Presumably "AF-P DX" applies to both lenses. Your post has an error (as usual) – the 70-300 is f/6.3 on the long end.


----------



## neuroanatomist (Aug 17, 2016)

There are actually _two_ 70-300mm lenses being announced – a VR version for $400 and a non-VR version for $350. Presumably they believe $50 is differentiating at that level.


----------



## kphoto99 (Aug 17, 2016)

neuroanatomist said:


> There are actually _two_ 70-300mm lenses being announced – a VR version for $400 and a non-VR version for $350. Presumably they believe $50 is differentiating at that level.

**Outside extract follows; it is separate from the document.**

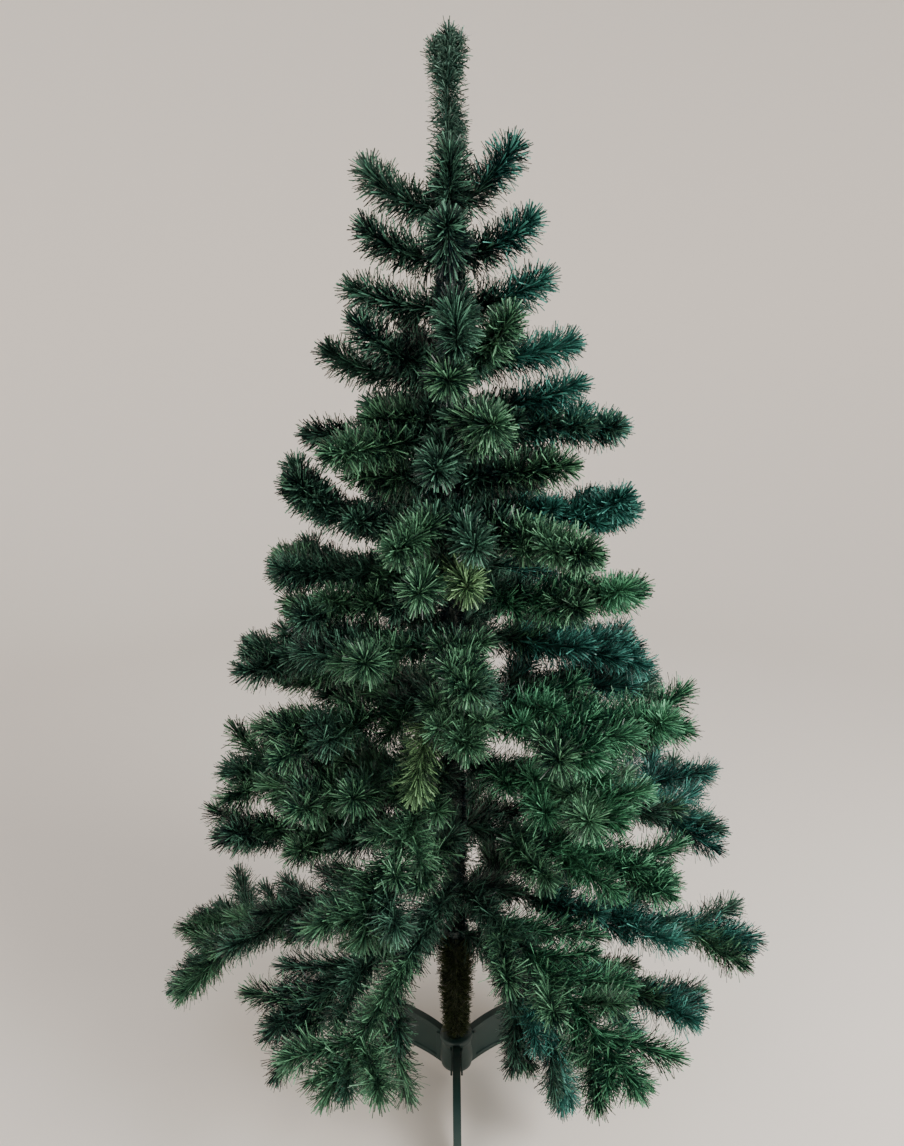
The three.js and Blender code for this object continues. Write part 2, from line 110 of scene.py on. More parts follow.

That $50 savings seems so pointless.


----------



## Mt Spokane Photography (Aug 17, 2016)

kphoto99 said:


> neuroanatomist said:
> 
> 
> > There are actually _two_ 70-300mm lenses being announced – a VR version for $400 and a non-VR version for $350. Presumably they believe $50 is differentiating at that level.
> ...



I expect that the low cost will appeal to first time buyers in a big box store. That's who the product is aimed at.


----------



## neuroanatomist (Aug 17, 2016)

kphoto99 said:


> That $50 savings seems so pointless.



Canon EF-S 18-55mm f/3.5-5.6 IS II, $200
Canon EF-S 18-55mm f/3.5-5.6 IS STM, $250


----------



## kphoto99 (Aug 17, 2016)

neuroanatomist said:


> kphoto99 said:
> 
> 
> > That $50 savings seems so pointless.
> ...



Are the two Canon lenses optically identical? I'm assuming (yes I know) that the 2 Nikon lenses are optically identical.


----------



## IglooEater (Aug 17, 2016)

kphoto99 said:


> neuroanatomist said:
> 
> 
> > kphoto99 said:
> ...



Given the fact one Nikon lens has IS and the other doesn't, it is very unlikely that they're optically identical


----------



## sdsr (Aug 18, 2016)

kphoto99 said:


> neuroanatomist said:
> 
> 
> > kphoto99 said:
> ...



Rockwell (I know, I know) claims, based on a grey market one he's been using, that the new Nikon AF-P is far superior optically to its predecessor (you can buy a grey market one for <$100). If he's right, to turn off VR you have to mess around with menus rather than flipping a switch on the lens itself, which would be annoying - though I suspect that's something most people who buy it are unlikely to want to do anyway.


----------



## ashmadux (Aug 25, 2016)

No one cares. Crap low end lenses. 

18-55...oh yeah, gonna have steak tonight.

zzzzz


----------